Banyak Pelanggaran terhadap Nilai-nilai Pancasila
Aloysius Budi Kurniawan | Nasru Alam Aziz |
YOGYAKARTA, KOMPAS.com — Penegasan Pancasila sebagai filosofi, ideologi, jiwa, dan pandangan hidup sudah final. Akan tetapi, dalam tahap pelaksanaan masih banyak ditemukan pelanggaran-pelanggaran yang bertentangan dengan nilai-nilai Pancasila.
Dari sekitar 400 pengaduan gugatan undang-undang (UU) yang masuk ke Mahkamah Konstitusi (MK), periode Agustus 2003 hingga Mei 2012, sekitar 27 persen di antaranya dibatalkan. Pembatalan dilakukan karena sebagian besar UU tersebut melanggar nilai-nilai Pancasila.

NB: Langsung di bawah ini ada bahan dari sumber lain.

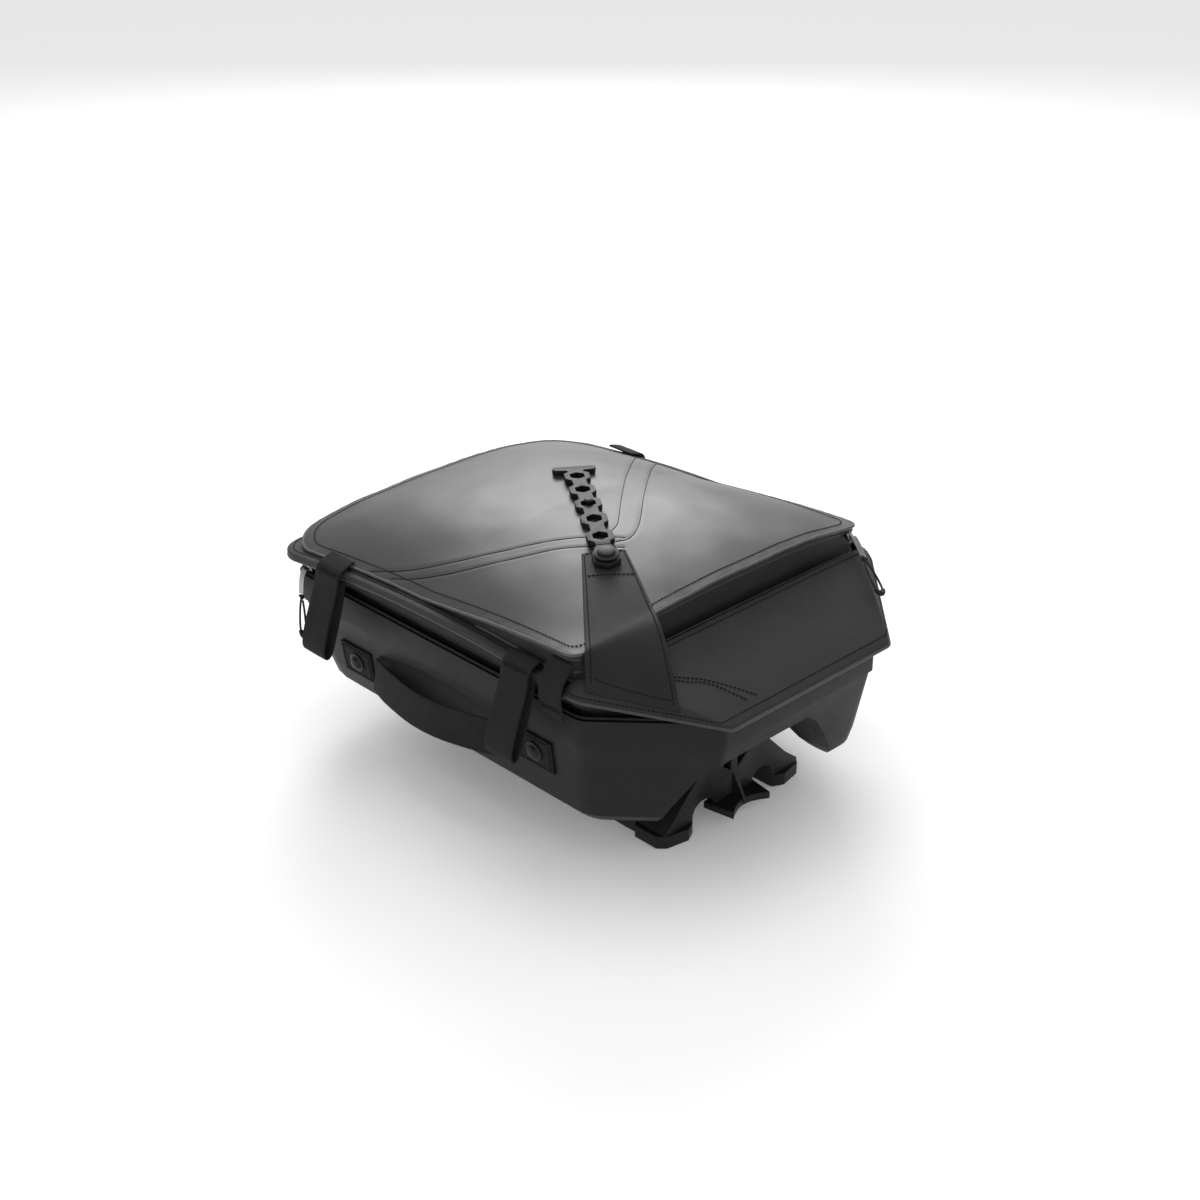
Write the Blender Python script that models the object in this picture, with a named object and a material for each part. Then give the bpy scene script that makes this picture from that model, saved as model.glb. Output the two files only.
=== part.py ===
"""Tail bag: a semi-rigid cargo bag on a quick-attach hook plate.

Metres, +Z up. The origin is the middle of the hook plate's seat, X runs across the bag, +Y runs
from the sloping end panel to the hinged end. Heights of the bag are counted from the crease line
under the tub's rim band, which lies CREASE above the seat.
"""

import math

import bmesh
import bpy
from mathutils import Matrix, Vector

MM = 0.001
GAP = 0.3 * MM
ARC_STEPS = 4
EDGE_STEPS = 5
CORNER_STEPS = ARC_STEPS + EDGE_STEPS
LID_ARC_STEPS = 5

# Tub: moulded lower shell
TUB_DEPTH = 103 * MM
TUB_STAND = 52 * MM
CREASE = TUB_STAND + TUB_DEPTH
TUB_HALF = 205 * MM
TUB_FRONT = -240 * MM
TUB_BACK = 310 * MM
CHAMFER_X = 111 * MM
CHAMFER_Y = -140 * MM
RIM = 31 * MM
TUB_WALL = 4 * MM
PLAN_RADII = [radius * MM for radius in (8, 8, 22, 24, 24, 22)]
BOTTOM_RADII = [radius * MM for radius in (30, 30, 36, 46, 46, 36)]
CREASE_STEP = 3 * MM
FLAP_RADII = [radius * MM for radius in (12, 12, 30, 44, 44, 30)]
DRAFT = 13 * MM
BOTTOM_ROUND = 34 * MM
CHANNEL_HALF = 114 * MM
CHANNEL_ROOF_HALF = 44 * MM
CHANNEL_RISE = 35 * MM
MOUTH_LEFT = (112 * MM, 156 * MM)
MOUTH_RIGHT = (14 * MM, 98 * MM)
MOUTH_RISE = 54 * MM
MOUTH_START = -150 * MM
MOUTH_WIDE = -192 * MM

# Soft band and zip between tub and hood
BAND_INSET = 10 * MM
BAND_WALL = 2.5 * MM
ZIP_HEIGHT = 36 * MM
ZIP_CHAIN = 3.6 * MM

# Hood: storm flap, end panel, lid
FLAP_REACH = 14 * MM
FLAP_WIDTH = 27 * MM
FLAP_THICK = 2.5 * MM
FLAP_FRONT_Z = 36 * MM
FLAP_SIDE_Z = 65 * MM
FLAP_CREST_Z = 77 * MM
FLAP_BACK_Z = 56 * MM
FLAP_CREST_Y = 30 * MM
LID_HALF = 206 * MM
LID_FRONT = -138 * MM
LID_BACK = 314 * MM
LID_THICK = 2.5 * MM
LID_WEDGE = 30 * MM
WEDGE_START = 80 * MM
CROWN_FRONT = 13 * MM
CROWN_MIDDLE = 44 * MM
CROWN_BACK = 22 * MM
CROWN_POWER = 2.6
FLAP_HINGE_Y = 34 * MM
PANEL_TOP_Y = -150 * MM
PANEL_TOP_Z = 79 * MM
PANEL_TOP_HALF = 192 * MM
PANEL_SIDE_HALF = 203 * MM
PANEL_SIDE_Z = 76 * MM
PANEL_RADII = [radius * MM for radius in (8, 8, 10, 44, 44, 10)]
FLOOR_HALF = 190 * MM
FLOOR_FRONT = -131 * MM
WEDGE_END = 8 * MM

# Webbing and straps
WEBBING = 38 * MM
WEBBING_THICK = 2.4 * MM
KEEPER_ROWS = (214 * MM, -76 * MM)
TAB_WIDTH = 30 * MM
TAB_ROW = -121 * MM
HANDLE_RIVETS = ((210 * MM, -48 * MM), (-72 * MM, -33 * MM))
HOLLOW_PLACE = (-205 * MM, 66 * MM, -44 * MM)
HOLLOW_SIZE = (27 * MM, 118 * MM, 33 * MM)
HANDLE_BOW = 22 * MM
RIVET_RADIUS = 11 * MM
PATCH_HALF = 25 * MM
STRAP_ROOT = (-180 * MM, -187 * MM)
STRAP_BUTTON = (-84 * MM, -54 * MM)
STRAP_ROOT_WIDTH = 88 * MM
STRAP_TOP_WIDTH = 44 * MM
STRAP_LENGTH = 184 * MM
STRAP_ROOT_LIFT = 4.8 * MM
STRAP_LIFT = 3 * MM
RUBBER_WIDTH = 27 * MM
RUBBER_NECK = 15 * MM
RUBBER_THICK = 6 * MM
RUBBER_LIFT = 1 * MM
RUBBER_HINGE = 21 * MM
LINK_COUNT = 5
LINK_PITCH = 41 * MM
LINK_HOLE = 9 * MM
POST_LINK = 3
POST_SLACK = 1.2 * MM
TEE_OFFSET = 25 * MM
TEE_WIDTH = 47 * MM
TEE_DEPTH = 14 * MM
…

Ketua MK Mahfud MD mengatakan, yang paling membahayakan saat ini bukan hanya korupsi uang atau kekayaan negara, melainkan juga korupsi dalam pembuatan peraturan dan kebijakan. Apabila korupsi seperti ini terjadi, maka akan timbul kasus korupsi yang berkesinambungan.
"Korupsi pada peraturan dan kebijakan akan memunculkan banyak korupsi karena peraturan dan kebijakan itulah sumbernya," kata Mahfud, Kamis (31/5/2012) dalam Kongres Pancasila IV di Balai Senat Universitas Gadjah Mada (UGM) Yogyakarta, yang diikuti akademisi dan pemerhati Pancasila dari berbagai perguruan tinggi dan lembaga.
Menurut Mahfud, ada dua kelompok besar bentuk korupsi peraturan dan kebijakan, yaitu menyangkut masalah politik dan korupsi. Beberapa UU yang pernah digugat antara lain UU Pemilu, UU Pemerintahan Daerah, dan UU Pemberantasan Korupsi.
"Ada pula potensi korupsi peraturan dan kebijakan dalam hal sumber daya alam, misalnya UU Pertambangan, UU Perhutanan, dan UU Sumber Daya Alam. Pada praktiknya, UU-UU ini membahayakan keutuhan NKRI," kata Mahfud.
Mahfud menyebut UU tentang SDA disinyalir kuat sengaja dibuat untuk memberi peluang korupsi. "Kasus ini masih kami tangani. Yang jelas, banyak UU yang sengaja dibuat agar orang atau institusi bisa korupsi," katanya.
Sangat sulit hanya mengandalkan MK untuk memperbaiki UU yang ada karena MK tidak akan memproses UU sebelum ada pengaduan dari luar. Oleh karena itu, perlu tindakan yang terstruktur oleh pemerintah dan DPR dengan melibatkan akademisi dan masyarakat untuk membahas kembali UU yang bermasalah.
Dalam situasi seperti ini, menurut Mahfud, dibutuhkan pemerintahan yang kuat, tetapi bukan otoriter. Kuat artinya memiliki tujuan jelas, aturan hukum yang jelas, dan siap menindak yang salah.
Sementara itu, Gubernur Daerah Istimewa Yogyakarta Sri Sultan Hamengku Buwono X mengusulkan agar pembahasan UU yang bermasalah melibatkan orang-orang bijak yang tidak terlibat politik praktis. Dengan demikian, UU tersebut bisa dibahas secara obyektif.
Menurut Sultan, Pancasila tidak akan bisa membumi jika tetap hanya dijadikan mitos tanpa memiliki model praktis dalam memecahkan masalah hidup masyarakat. Oleh karena itu, Pancasila perlu dikembangkan sebagai metodologi hidup atau ideologi praktis.
"Sekarang ini tidak ada lagi lembaga yang menangani aplikasi Pancasila. Bahkan, di dalam pendidikan pun Pancasila bukan lagi menjadi pelajaran wajib. Jika Pancasila tidak lagi menjadi perhatian pemerintah maupun masyarakat, ya berarti secara sengaja atau tidak sengaja telah meminggirkan Pancasila sebagai ideologi negara," tutur Sultan.